__What is expected__:
Output all the material that follows, exactly as given.
──────────────────────────────
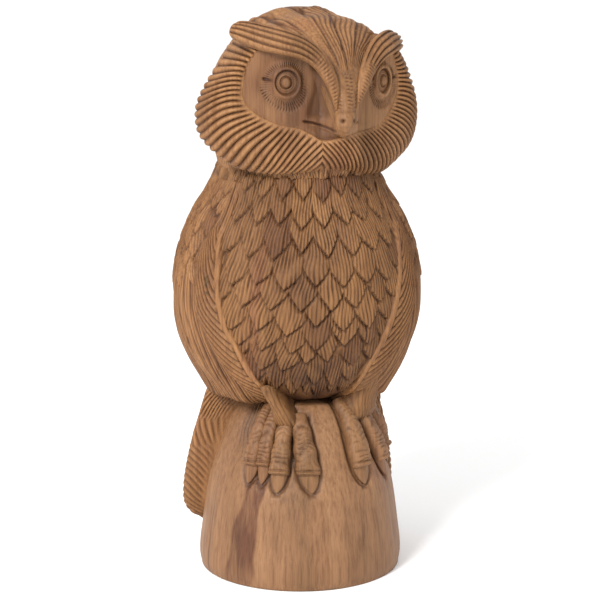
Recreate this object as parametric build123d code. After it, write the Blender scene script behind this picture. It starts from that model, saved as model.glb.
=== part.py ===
from build123d import *

import os
from math import cos, radians, sin

# A carved wooden owl that perches on a domed post, all in millimetres.
#
# The owl faces -Y, +Z is up, and the origin is the centre of the post's flat foot. The post, the torso
# and the back of the head are turned outlines. The wings, the legs and the tail are pieces of turned
# shells that follow them. The face is a mosaic: its members share one front view, they stand on the
# flat front of the head block, and each is cut to its own depth.

# Driving dimensions
HEIGHT = 306.0  # floor to crown
PERCH_Z = 97.0  # the level where the belly rests on the post
NECK_Z = 219.0  # the level where the head meets the torso
HEAD_TURN = 6.0  # degrees that the head looks to the owl's left
BODY_CENTRE_Y = 6.0
HEAD_CENTRE_Y = 4.0
BLOCK_FRONT_Y = -20.0  # the flat front of the head block
BLOCK_HALF_WIDTH = 45.0
FACE_TOP_Z = 289.0
RUFF_CENTRE = (0.0, 2.0, 252.0)
RUFF_HALF_AXES = (66.0, 54.0, 47.0)
RUFF_BACK_Y = 4.0
DISC_RADIUS = 81.0  # the cheeks bend round a vertical cylinder of this radius
DISC_FRONT_Y = -47.0
BROW_RADIUS = 72.0
BROW_FRONT_Y = -54.0
EYE_RADIUS = 9.5
EYE_PLACE = (27.0, -39.5, 267.0)
FOOT_ANGLES = {"right": -30.0, "left": 42.0}  # degrees from straight ahead, towards +X
TOE_COUNT = 4
TOE_STEP = 12.5  # degrees between neighbouring toes
DIGIT_GAP = 0.5  # the toes and claws are straight where the post bulges
LEG_SWEEP = 44.0  # degrees of the post that one leg covers
LEG_FOOT_Z = 84.0
CLAW_TIP_Z = 51.0

# Turned outlines, each as (radius, height) from the bottom up
POST_OUTLINE = [(55.4, 0), (56.0, 8), (54.8, 20), (51.2, 46), (46.6, 62), (43.0, 72), (38.6, 83),
                (33.5, 91), (28.0, PERCH_Z)]
TORSO_OUTLINE = [(36, PERCH_Z), (44, 103), (52, 114), (58.5, 127), (62.8, 145), (62.6, 160),
                 (59.5, 178), (54.5, 193), (49.3, 206), (45.5, NECK_Z)]
HEAD_OUTLINE = [(46, NECK_Z), (50, 234), (52, 249), (51, 262), (47.3, 275), (41.2, 286),
                (32.5, 295), (20.5, 302), (0, HEIGHT)]
WING_OUTLINE = [(46.5, 88), (49.5, 97), (52.5, 105), (59.0, 117), (64.8, 131), (67.8, 146),
                (67.4, 163), (64.2, 179), (58.2, 196), (51.6, 209), (46.5, NECK_Z)]
WING_INNER_R = 41.0
TAIL_OUTLINE = [(57, 22), (63, 27), (65, 36), (64, 47), (61.3, 57), (58, 69), (54.5, 83), (50, 97)]
TAIL_INNER_R = 38.0
LEG_OUTLINE = [(41.5, LEG_FOOT_Z), (44.5, 88), (43, 93), (38, PERCH_Z)]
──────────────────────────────
__Result for this task__:
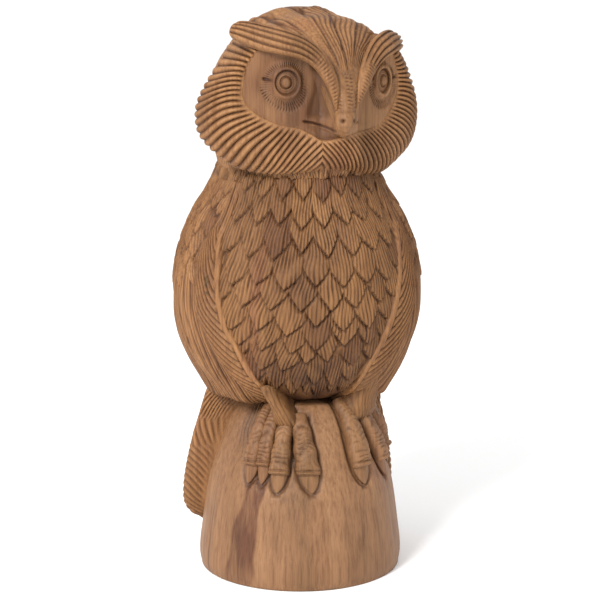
Recreate this object as parametric build123d code. After it, write the Blender scene script behind this picture. It starts from that model, saved as model.glb.
=== part.py ===
from build123d import *

import os
from math import cos, radians, sin

# A carved wooden owl that perches on a domed post, all in millimetres.
#
# The owl faces -Y, +Z is up, and the origin is the centre of the post's flat foot. The post, the torso
# and the back of the head are turned outlines. The wings, the legs and the tail are pieces of turned
# shells that follow them. The face is a mosaic: its members share one front view, they stand on the
# flat front of the head block, and each is cut to its own depth.

# Driving dimensions
HEIGHT = 306.0  # floor to crown
PERCH_Z = 97.0  # the level where the belly rests on the post
NECK_Z = 219.0  # the level where the head meets the torso
HEAD_TURN = 6.0  # degrees that the head looks to the owl's left
BODY_CENTRE_Y = 6.0
HEAD_CENTRE_Y = 4.0
BLOCK_FRONT_Y = -20.0  # the flat front of the head block
BLOCK_HALF_WIDTH = 45.0
FACE_TOP_Z = 289.0
RUFF_CENTRE = (0.0, 2.0, 252.0)
RUFF_HALF_AXES = (66.0, 54.0, 47.0)
RUFF_BACK_Y = 4.0
DISC_RADIUS = 81.0  # the cheeks bend round a vertical cylinder of this radius
DISC_FRONT_Y = -47.0
BROW_RADIUS = 72.0
BROW_FRONT_Y = -54.0
EYE_RADIUS = 9.5
EYE_PLACE = (27.0, -39.5, 267.0)
FOOT_ANGLES = {"right": -30.0, "left": 42.0}  # degrees from straight ahead, towards +X
TOE_COUNT = 4
TOE_STEP = 12.5  # degrees between neighbouring toes
DIGIT_GAP = 0.5  # the toes and claws are straight where the post bulges
LEG_SWEEP = 44.0  # degrees of the post that one leg covers
LEG_FOOT_Z = 84.0
CLAW_TIP_Z = 51.0

# Turned outlines, each as (radius, height) from the bottom up
POST_OUTLINE = [(55.4, 0), (56.0, 8), (54.8, 20), (51.2, 46), (46.6, 62), (43.0, 72), (38.6, 83),
                (33.5, 91), (28.0, PERCH_Z)]
TORSO_OUTLINE = [(36, PERCH_Z), (44, 103), (52, 114), (58.5, 127), (62.8, 145), (62.6, 160),
                 (59.5, 178), (54.5, 193), (49.3, 206), (45.5, NECK_Z)]
HEAD_OUTLINE = [(46, NECK_Z), (50, 234), (52, 249), (51, 262), (47.3, 275), (41.2, 286),
                (32.5, 295), (20.5, 302), (0, HEIGHT)]
WING_OUTLINE = [(46.5, 88), (49.5, 97), (52.5, 105), (59.0, 117), (64.8, 131), (67.8, 146),
                (67.4, 163), (64.2, 179), (58.2, 196), (51.6, 209), (46.5, NECK_Z)]
WING_INNER_R = 41.0
TAIL_OUTLINE = [(57, 22), (63, 27), (65, 36), (64, 47), (61.3, 57), (58, 69), (54.5, 83), (50, 97)]
TAIL_INNER_R = 38.0
LEG_OUTLINE = [(41.5, LEG_FOOT_Z), (44.5, 88), (43, 93), (38, PERCH_Z)]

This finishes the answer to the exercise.